Da „Mutter Norwegen es nicht mehr schafft, alle ihre Kinder
zu ernähren“, wandert Gjertine mit ihrer Familie nach Amerika aus, denn „Wer
auf der Suche nach einer besseren Zukunft ist, muss so schnell wie möglich fort
von hier!“ Natürlich ist das Leben im „gelobten Land“ nicht so einfach wie
erhofft, im Endeffekt tauschen sie ein arbeits- und entbehrungsreiches Leben in
Norwegen gegen ein ebensolches in Amerika. Nesje und seine Frau versuchen, in
der Heimat das Beste aus der Situation zu machen. „Wir bleiben hier. So haben wir es beschlossen“.
Allerdings macht der technische Fortschritt Berufe wie Heumacher nach und nach
überflüssig und Nesjes wirtschaftliche Lage wird schlechter.
„Der Heumacher“ ist ein Buch ohne Anfang und Ende. Es
umfasst ein paar Jahre im Leben von Menschen, beschreibt, was sie in der Zeit
erlebt haben und was sie umgetrieben hat. Gjertine und Ole stehen exemplarisch
für unzählige Menschen, die Ende des 19. Jahrhunderts auf der Suche nach Glück
und Wohlstand nach Amerika aufgebrochen sind. Nesje und Serianna sind ein
Beispiel für die, die diesen Schritt aus welchen Gründen auch immer nicht
gemacht haben. Die einen fügen sich in ihr Schicksal und leben mit ihren
Träumen, die anderen nehmen das Schicksal in die Hand und leben ihren Traum.
Sehr ans Herz ging mir das Schicksal von Anton Edvard, des jüngsten Kindes von
Nesje und Serianna, der schon mit sieben Jahren zu einem Onkel, dem
Möbeltischler Erik, in Kost gegeben wurde.
Interessant fand ich, wie Edvard Hoem die Rolle der Frauen
beschreibt.

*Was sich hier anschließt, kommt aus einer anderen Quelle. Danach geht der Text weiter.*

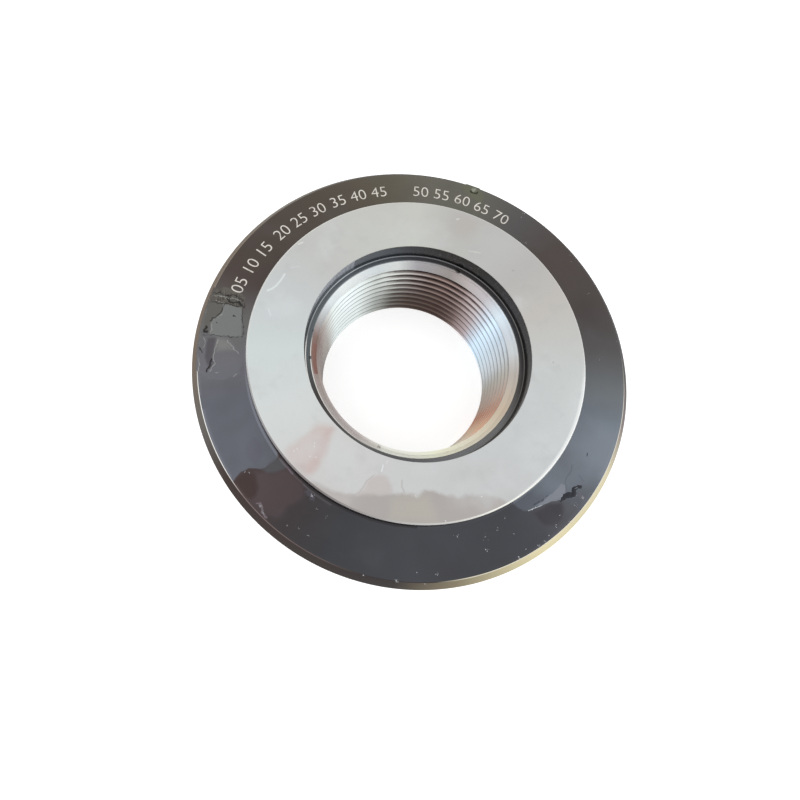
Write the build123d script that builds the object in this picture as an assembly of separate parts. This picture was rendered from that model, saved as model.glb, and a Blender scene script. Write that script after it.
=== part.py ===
from build123d import *
import os
from math import atan, degrees, radians, tan

# Master thread ring gauge, turned, threaded and ground from one piece of hardened tool steel.
# Millimetres. The origin is the centre of the flat underside and +Z runs up the thread axis,
# out of the counterbored boss that takes the larger end of the tapered thread.

# driving dimensions
outside_diameter = 101.6
overall_height = 25.4
rim_chamfer = 1.6  # 45 degree bevel around both faces of the disc

boss_diameter = 76.2
boss_height = 3.6
boss_edge_chamfer = 0.3
boss_foot_radius = 1.0  # fillet between the boss wall and the marking face

counterbore_diameter = 51.2
counterbore_depth = 4.1
lead_in_diameter = 48.6  # of the 45 degree chamfer in the counterbore floor
lower_mouth_chamfer = 0.4

threads_per_inch = 11.5
thread_flank_angle = 60  # between the two flanks of a groove
thread_taper = 1 / 16  # on diameter, narrowing towards the underside
thread_major_diameter = 48.1  # at the counterbore floor
thread_depth = 1.5
groove_root_width = 0.12  # flat at the bottom of each groove
thread_start_angle = 75  # turns the finished ring, and with it where the thread runs out

# worked out from the sizes above
marking_face_height = overall_height - boss_height
floor_height = overall_height - counterbore_depth
pitch = 25.4 / threads_per_inch
slope = thread_taper / 2  # change of radius for each millimetre of height
minor_radius_at_floor = thread_major_diameter / 2 - thread_depth
seat = (Align.CENTER, Align.CENTER, Align.MIN)


def minor_radius(height):
    """Radius of the thread crests, on the taper, at a height above the underside."""
    return minor_radius_at_floor - (floor_height - height) * slope


def edges_at(part, height, radius):
    """The circular edges of a turned part at one height and radius."""
    rings = part.edges().filter_by(GeomType.CIRCLE)
    return rings.filter_by(lambda e: abs(e.center().Z - height) < 0.01 and abs(e.radius - radius) < 0.01)


def turned_blank():
    """The disc with bevelled rims and its raised boss, filleted at the foot."""
    disc = Cylinder(outside_diameter / 2, marking_face_height, align=seat)
    disc = chamfer(disc.edges().filter_by(GeomType.CIRCLE), rim_chamfer)
    boss = Pos(0, 0, marking_face_height) * Cylinder(boss_diameter / 2, boss_height, align=seat)
    blank = disc + boss
    blank = fillet(edges_at(blank, marking_face_height, boss_diameter / 2), boss_foot_radius)
    return chamfer(edges_at(blank, overall_height, boss_diameter / 2), boss_edge_chamfer)


def tapered_bore():
    """What boring takes out: counterbore, lead-in chamfer, tapered bore at crest size, lower mouth."""
    lead_in_depth = (lead_in_diameter / 2 - minor_radius_at_floor) / (1 - slope)
    lead_in_end = floor_height - lead_in_depth
    section = Polyline(
        (0, 0),
        (minor_radius(0) + lower_mouth_chamfer, 0),
        (minor_radius(lower_mouth_chamfer), lower_mouth_chamfer),
        (minor_radius(lead_in_end), lead_in_end),
        (lead_in_diameter / 2, floor_height),
        (counterbore_diameter / 2, floor_height),
        (counterbore_diameter / 2, overall_height),
        (0, overall_height),
        close=True,
    )
    return revolve(Plane.XZ * make_face(section), Axis.Z)


def thread_groove():
    """The right-hand vee groove, swept up a tapered helix that starts and ends clear of the metal."""
    start = -1.5 * pitch
    end = floor_height + 0.5 * pitch
    inside_bore = 0.2  # how far the cutting form stands out of the wall, so that it cuts cleanly
    root_half = groove_root_width / 2
    mouth_half = root_half + (thread_depth + inside_bore) * tan(radians(thread_flank_angle / 2))
    inner = minor_radius(start) - inside_bore
    root = minor_radius(start) + thread_depth
    tooth = Polyline(
        (inner, 0, start - mouth_half),
        (root, 0, start - root_half),
        (root, 0, start + root_half),
        (inner, 0, start + mouth_half),
        close=True,
    )
    helix = Edge.make_helix(
        pitch, end - start, minor_radius(start), center=(0, 0, start), angle=degrees(atan(slope))
    )
    return sweep(make_face(tooth), path=helix, is_frenet=True)


bored_ring = turned_blank() - tapered_bore()
gauge_ring = Rot(0, 0, thread_start_angle) * (bored_ring - thread_groove())

os.makedirs("parts", exist_ok=True)
export_step(gauge_ring, "parts/gauge_ring.step")
print("valid solid:", gauge_ring.is_valid)
print("volume, and what the thread took out, mm3:")
print(round(gauge_ring.volume), round(bored_ring.volume - gauge_ring.volume))
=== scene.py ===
import bmesh
import bpy
import math
import random
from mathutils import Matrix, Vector, noise


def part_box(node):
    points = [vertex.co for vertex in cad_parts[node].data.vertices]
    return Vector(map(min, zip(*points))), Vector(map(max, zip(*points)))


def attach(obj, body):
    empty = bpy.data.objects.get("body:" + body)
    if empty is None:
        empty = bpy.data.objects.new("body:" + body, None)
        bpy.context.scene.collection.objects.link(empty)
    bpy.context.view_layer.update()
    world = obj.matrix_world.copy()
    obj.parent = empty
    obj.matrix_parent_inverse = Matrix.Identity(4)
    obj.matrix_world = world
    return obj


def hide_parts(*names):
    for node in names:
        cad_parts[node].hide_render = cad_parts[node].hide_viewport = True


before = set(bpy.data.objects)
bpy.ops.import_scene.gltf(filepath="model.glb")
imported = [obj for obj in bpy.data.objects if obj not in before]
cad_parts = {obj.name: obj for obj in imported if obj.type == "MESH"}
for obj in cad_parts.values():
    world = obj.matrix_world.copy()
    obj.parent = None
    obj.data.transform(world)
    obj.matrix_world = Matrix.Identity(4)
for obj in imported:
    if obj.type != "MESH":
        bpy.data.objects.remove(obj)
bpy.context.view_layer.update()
print("frame loaded")

mm = 0.001


def onlyPiece(piece):
    bpy.ops.object.select_all(action="DESELECT")
    piece.select_set(True)
    bpy.context.view_layer.objects.active = piece


def openPiece(piece):
    onlyPiece(piece)
    bpy.ops.object.mode_set(mode="EDIT")


def faceOutwards():
    bpy.ops.mesh.select_all(action="SELECT")
    bpy.ops.mesh.normals_make_consistent(inside=False)


def closePiece():
    bpy.ops.object.mode_set(mode="OBJECT")


def addPiece(operator, **settings):  # a new primitive, with nothing else selected
    bpy.ops.object.select_all(action="DESELECT")
    operator(**settings)
    return bpy.context.object


def joinPieces(made, name):
    onlyPiece(made[0])
    for piece in made:
        piece.select_set(True)
    bpy.ops.object.join()
    made[0].name = name
    return made[0]


def pick(kind, wanted):  # selects the faces, edges or corners of the open piece that are wanted
    bpy.ops.mesh.select_mode(type=kind)
    bpy.ops.mesh.select_all(action="DESELECT")
    shape = bmesh.from_edit_mesh(bpy.context.edit_object.data)
    for part in {"FACE": shape.faces, "EDGE": shape.edges, "VERT": shape.verts}[kind]:
        if wanted(part):
            part.select_set(True)
    shape.select_flush_mode()
    bmesh.update_edit_mesh(bpy.context.edit_object.data)


def pickRings(rings):  # the round edges at each (radius, height)
    near = 0.02 * mm
    pick("EDGE", lambda edge: any(
        all(abs(v.co.xy.length - radius) < near and abs(v.co.z - height) < near for v in edge.verts)
        for radius, height in rings
    ))


def roundRings(rings, size, segments):
    pickRings(rings)
    bpy.ops.mesh.bevel(offset_type="OFFSET", offset=size, segments=segments, profile=0.5, clamp_overlap=False)


def applyModifier(piece, kind, **settings):
    modifier = piece.modifiers.new(kind.title(), kind)
    for name, value in settings.items():
        setattr(modifier, name, value)
    onlyPiece(piece)
    bpy.ops.object.modifier_apply(modifier=modifier.name)


def applyPlace(piece):
    onlyPiece(piece)
    bpy.ops.object.transform_apply(location=True, rotation=True, scale=True)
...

Sarianna und Gjertine sind willensstarke Frauen und, während die
Männer die Versorger der Familie sind, scheinen die Frauen die treibenden
Kräfte hinter allem. Sprachlich fand ich das Buch sehr gut zu lesen, der Stil
ist anfangs gewöhnungsbedürftig, aber klar und sachlich, bodenständig und
schlicht, wenn man sich darauf einlassen kann, erkennt man die Poesie und Schönheit.
Die Übersetzung aus dem Nynorsk ist hervorragend gelungen. Die Geschichte ist
lebendig und packend, für mich war das Buch, wie auch schon „Die Hebamme“ ein
echtes Highlight. Von mir fünf Sterne.